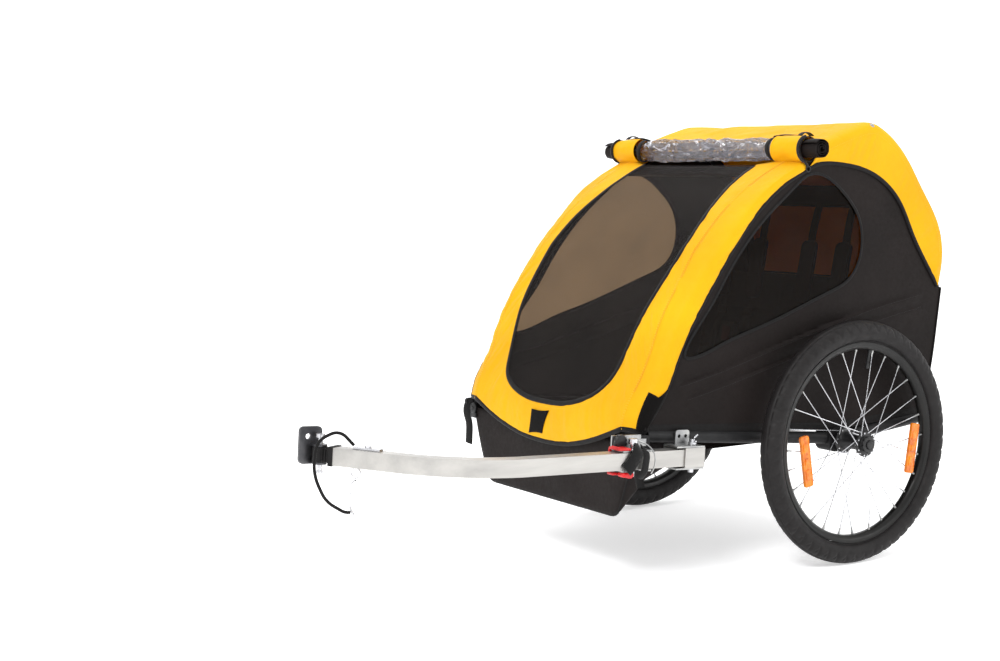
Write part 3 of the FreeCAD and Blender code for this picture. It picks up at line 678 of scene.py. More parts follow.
def stitches(shape, path, normal, pitch=5.0, length=3.2, width=0.8):
    """A row of thread stitches lying on a line."""
    path = np.asarray(path, float)
    total = np.sum(np.linalg.norm(np.diff(path, axis=0), axis=1))
    count = max(2, int(total / pitch))
    normal = np.broadcast_to(np.asarray(normal, float), path.shape)
    both = even(np.hstack([path, normal]), count)
    d = directions(both[:, :3])
    for p, n, t in zip(both[:, :3], both[:, 3:], d):
        n = unit(n)
        s = np.cross(t, n)
        base = p + n * 0.25
        verts = []
        for along, w, up in ((-0.5, 0.6, -0.3), (-0.3, 1, 0.25), (0.3, 1, 0.25), (0.5, 0.6, -0.3)):
            for side in (-0.5, 0.5):
                verts.append(base + t * along * length + s * side * width * w + n * up * width)
        low = [base + t * along * length - n * 0.6 * width for along in (-0.45, 0.45)]
        verts += low
        shape.add(verts, [(0, 1, 3, 2), (2, 3, 5, 4), (4, 5, 7, 6), (1, 0, 8), (0, 2, 4, 6, 9, 8), (7, 5, 3, 1, 8, 9),
                          (6, 7, 9)])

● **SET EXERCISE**
Copy out the whole listing exactly.

● **REPLY TO THE TASK**
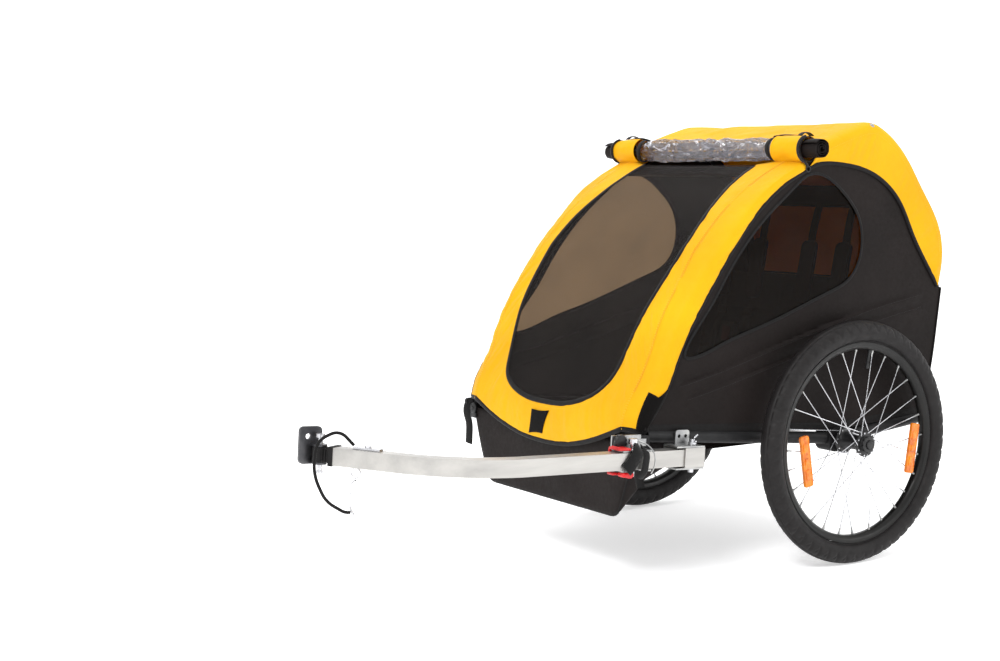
Write part 3 of the FreeCAD and Blender code for this picture. It picks up at line 678 of scene.py. More parts follow.
def stitches(shape, path, normal, pitch=5.0, length=3.2, width=0.8):
    """A row of thread stitches lying on a line."""
    path = np.asarray(path, float)
    total = np.sum(np.linalg.norm(np.diff(path, axis=0), axis=1))
    count = max(2, int(total / pitch))
    normal = np.broadcast_to(np.asarray(normal, float), path.shape)
    both = even(np.hstack([path, normal]), count)
    d = directions(both[:, :3])
    for p, n, t in zip(both[:, :3], both[:, 3:], d):
        n = unit(n)
        s = np.cross(t, n)
        base = p + n * 0.25
        verts = []
        for along, w, up in ((-0.5, 0.6, -0.3), (-0.3, 1, 0.25), (0.3, 1, 0.25), (0.5, 0.6, -0.3)):
            for side in (-0.5, 0.5):
                verts.append(base + t * along * length + s * side * width * w + n * up * width)
        low = [base + t * along * length - n * 0.6 * width for along in (-0.45, 0.45)]
        verts += low
        shape.add(verts, [(0, 1, 3, 2), (2, 3, 5, 4), (4, 5, 7, 6), (1, 0, 8), (0, 2, 4, 6, 9, 8), (7, 5, 3, 1, 8, 9),
                          (6, 7, 9)])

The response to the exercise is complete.